Catch That Cow
Farmer John has been informed of the location of a fugitive cow and wants to catch her immediately. He starts at a point N (0 ≤ N ≤ 100,000) on a number line and the cow is at a point K (0 ≤ K ≤ 100,000) on the same number line.
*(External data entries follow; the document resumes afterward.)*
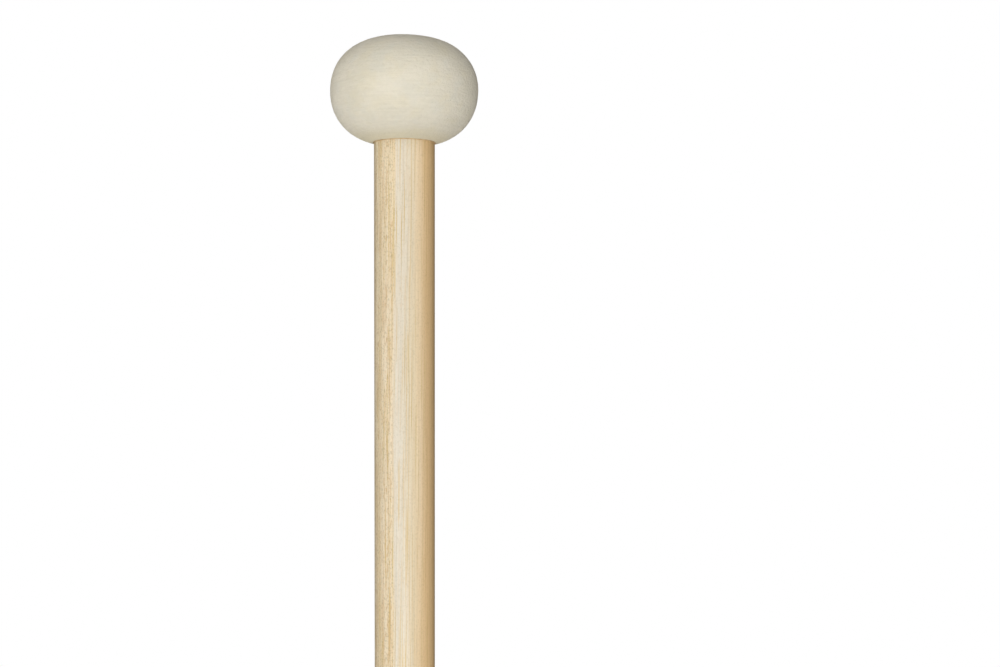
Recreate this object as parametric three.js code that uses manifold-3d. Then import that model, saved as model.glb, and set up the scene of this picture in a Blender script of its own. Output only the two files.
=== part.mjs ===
// Marching bass drum mallet: a turned hickory shaft whose tenon is glued and screwed into a hardwood core,
// with a felt underlay and a ground felt cover moulded round the core.
// Millimetres, +Z up. The origin is the middle of the flat on the shaft's butt end.
import * as THREE from "three";
import { mergeVertices } from "three/addons/utils/BufferGeometryUtils.js";
import Module from "manifold-3d";

const wasm = await Module();
wasm.setup();

// Whole mallet
const overallLength = 368.3;

// Head, outside the felt
const headDiameter = 50.8;
const crownRise = 17.9;
const undersideDrop = 18.6;
const sidePower = 2.8;
const risePower = 2.1;

// Layers of the head, from the outside in
const coverThickness = 2.4;
const underlayThickness = 2.6;
const glueLine = 0.3;

// Shaft
const neckDiameter = 20.96;
const buttDiameter = 20.46;
const buttFlatDiameter = 11.2;
const buttRoundRise = 2.4;

// Tenon on the shaft's head end
const tenonDiameter = 12.7;
const tenonChamfer = 0.8;
const reliefWidth = 1;
const reliefDepth = 0.4;
const glueGrooveCount = 3;
const glueGrooveWidth = 1.2;
const glueGrooveDepth = 0.4;

// Core
const coreSeatMargin = 1;
const webThickness = 4;
const socketChamfer = 0.6;

// Screw and washer that hold the core on the tenon
const screwDiameter = 4.2;
const screwLength = 25.4;
const screwPointLength = 4;
const screwHeadDiameter = 8;
const screwHeadHeight = 2.4;
const screwClearance = 0.3;
const recessLength = 4.6;
const recessWidth = 1;
const recessDepth = 1.5;
const cutOverrun = 1;
const pilotSpareDepth = 1;
const washerDiameter = 14;
const washerThickness = 1.2;
const washerRimChamfer = 0.3;
const headroom = 0.4;

// Facets
const shaftSides = 64;
const coverSides = 64;
const coreSides = 48;
const metalSides = 32;
const outsideSteps = 24;
const layerSteps = 14;
const roundSteps = 6;

const finish = {
  hickory: new THREE.MeshStandardMaterial({ color: 0xe0c79f, roughness: 0.42 }),
  maple: new THREE.MeshStandardMaterial({ color: 0xe3cfa6, roughness: 0.7 }),
  zinc: new THREE.MeshStandardMaterial({ color: 0xb9bcc0, roughness: 0.35, metalness: 1 }),
  underlay: new THREE.MeshStandardMaterial({ color: 0xbdb7a8, roughness: 0.95 }),
  felt: new THREE.MeshStandardMaterial({ color: 0xdcd5c0, roughness: 0.95 }),
};

// The head's nested surfaces, and the places on them. Heights are from the head's widest circle.
const coverOutside = headSurface(0);
const coverInside = headSurface(coverThickness);
const underlayOutside = headSurface(coverThickness + glueLine);
const underlayInside = headSurface(coverThickness + glueLine + underlayThickness);
const coreSurface = headSurface(coverThickness + glueLine + underlayThickness + glueLine);
const neckRadius = neckDiameter / 2;
const feltNeckRadius = neckRadius + glueLine;
const tenonRadius = tenonDiameter / 2;
const screwHoleRadius = screwDiameter / 2 + screwClearance;
const counterboreRadius = washerDiameter / 2 + screwClearance;
const coreSeatRadius = neckRadius + coreSeatMargin;
const coreSeat = undersideHeight(coreSurface, coreSeatRadius);
const washerSeat = coreSurface.rise - headroom - screwHeadHeight - washerThickness;
const socketTop = washerSeat - webThickness;
const tenonTop = socketTop - glueLine;
const pilotBottom = washerSeat + washerThickness - screwLength - pilotSpareDepth;
const equatorHeight = overallLength - crownRise;

// One of the nested surfaces: a squared-off ellipsoid, inset evenly from the outside of the felt.
function headSurface(inset) {
  return {
    radius: headDiameter / 2 - inset,
    rise: crownRise - inset,
    drop: undersideDrop - inset,
  };
}

function undersideHeight(surface, radius) {
  return -surface.drop * (1 - (radius / surface.radius) ** sidePower) ** (1 / risePower);
}

// Points up a head surface, from a radius on its underside to a radius on its crown, an even angle apart.
function headCurve(surface, lowRadius, highRadius, steps) {
  const angleAt = (radius) => Math.acos((radius / surface.radius) ** (sidePower / 2));
  const low = -angleAt(lowRadius);
  const high = angleAt(highRadius);
  return Array.from({ length: steps + 1 }, (_, i) => {
    const angle = low + ((high - low) * i) / steps;
    const reach = angle < 0 ? -surface.drop : surface.rise;
    const radius = i === steps ? highRadius : surface.radius * Math.cos(angle) ** (2 / sidePower);
    return [radius, reach * Math.abs(Math.sin(angle)) ** (2 / risePower)];
  });
}

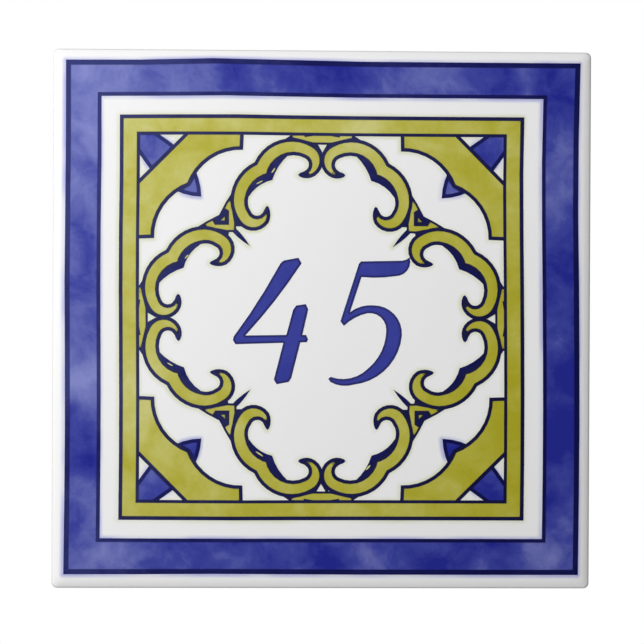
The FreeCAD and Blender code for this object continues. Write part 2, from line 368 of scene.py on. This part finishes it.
class Surface:
    """Builds one material around a Principled shader."""

    def __init__(self, name, roughness, gloss):
        self.material = bpy.data.materials.new(name)
        self.material.use_nodes = True
        self.nodes = self.material.node_tree.nodes
        self.links = self.material.node_tree.links
        self.shader = self.nodes["Principled BSDF"]
        self.shader.inputs["Roughness"].default_value = roughness
        self.shader.inputs["Specular IOR Level"].default_value = gloss
        self.place = self.nodes.new("ShaderNodeTexCoord").outputs["Object"]

    def put(self, value, socket):
        """Set a socket to a number or colour, or link it to another socket."""
        if isinstance(value, bpy.types.NodeSocket):
            self.links.new(value, socket)
        else:
            socket.default_value = value

    def value(self, name):
        """Read a value kept at the points of the mesh."""
        reader = self.nodes.new("ShaderNodeAttribute")
        reader.attribute_name = name
        return reader.outputs["Fac"]

    def noise(self, size, detail, rough=0.55, bend=0.0):
        """Give a cloudy pattern whose patches are about size millimetres wide."""
        cloud = self.nodes.new("ShaderNodeTexNoise")
        cloud.inputs["Scale"].default_value = 1 / (size * MM)
        cloud.inputs["Detail"].default_value = detail
        cloud.inputs["Roughness"].default_value = rough
        cloud.inputs["Distortion"].default_value = bend
        self.links.new(self.place, cloud.inputs["Vector"])
        return cloud.outputs["Fac"]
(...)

Farmer John has two modes of transportation: walking and teleporting.
* Walking: FJ can move from any point X to the points X - 1 or X + 1 in a single minute
* Teleporting: FJ can move from any point X to the point 2 × X in a single minute.
If the cow, unaware of its pursuit, does not move at all, how long does it take for Farmer John to retrieve it?
Input
Line 1: Two space-separated integers: N and K
Output
Line 1: The least amount of time, in minutes, it takes for Farmer John to catch the fugitive cow.
Sample Input
5 17
Sample Output
4
Hint
The fastest way for Farmer John to reach the fugitive cow is to move along the following path: 5-10-9-18-17, which takes 4 minutes.
提示:数组是1000000以上;
C++版本一
BFS
#include <iostream>
#include <stdio.h>
#include <math.h>
#include <cstring>
#include <queue>
using namespace std;
int a[10000010];
long n,k;
struct node
{
long x;
long cnt;
}front1,tmp,start;
queue <node> Q;
long bfs(node s){
while(!Q.empty())
Q.pop();
if(s.x==k)return s.cnt;
Q.push(s);
while(!Q.empty()){
front1=Q.front();
Q.pop();
for(int i=-1;i<=1;i++){
if(i==0)
tmp.x=2*front1.x;
else
tmp.x=front1.x+i;
if(tmp.x>=0&&tmp.x<=1000000&&a[tmp.x]==0){
a[tmp.x]=1;
tmp.cnt=front1.cnt+1;
//printf("%ld \n",tmp.x);
Q.push(tmp);
}
if(tmp.x==k) return tmp.cnt;
}
}
return -1;
}
int main()
{
while(~scanf("%ld%ld",&n,&k)){
getchar();
memset(a,0,sizeof(a));
a[n]=1;
//ans=0;
start.x=n;
start.cnt=0;
printf("%ld\n",bfs(start));
}
//cout << "Hello world!" << endl;
return 0;
}
C++版本二
BFS
#include <stdio.h>
#include <string.h>
#include <queue>
using namespace std;
const int N = 1000000;
int map[N+10];
int n,k;
struct node
{
int x,step;
};
int check(int x)
{
if(x<0 || x>=N || map[x])
return 0;
return 1;
}
int bfs(int x)
{
int i;
queue<node> Q;
node a,next;
a.x = x;
a.step = 0;
map[x] = 1;
Q.push(a);
while(!Q.empty())
{
a = Q.front();
Q.pop();
if(a.x == k)
return a.step;
next = a;
//每次都将三种状况加入队列之中
next.x = a.x+1;
if(check(next.x))
{
next.step = a.step+1;
map[next.x] = 1;
Q.push(next);
}
next.x = a.x-1;
if(check(next.x))
{
next.step = a.step+1;
map[next.x] = 1;
Q.push(next);
}
next.x = a.x*2;
if(check(next.x))
{
next.step = a.step+1;
map[next.x] = 1;
Q.push(next);
}
}
return -1;
}
int main()
{
int ans;
while(~scanf("%d%d",&n,&k))
{
memset(map,0,sizeof(map));
ans = bfs(n);
printf("%d\n",ans);
}
return 0;
}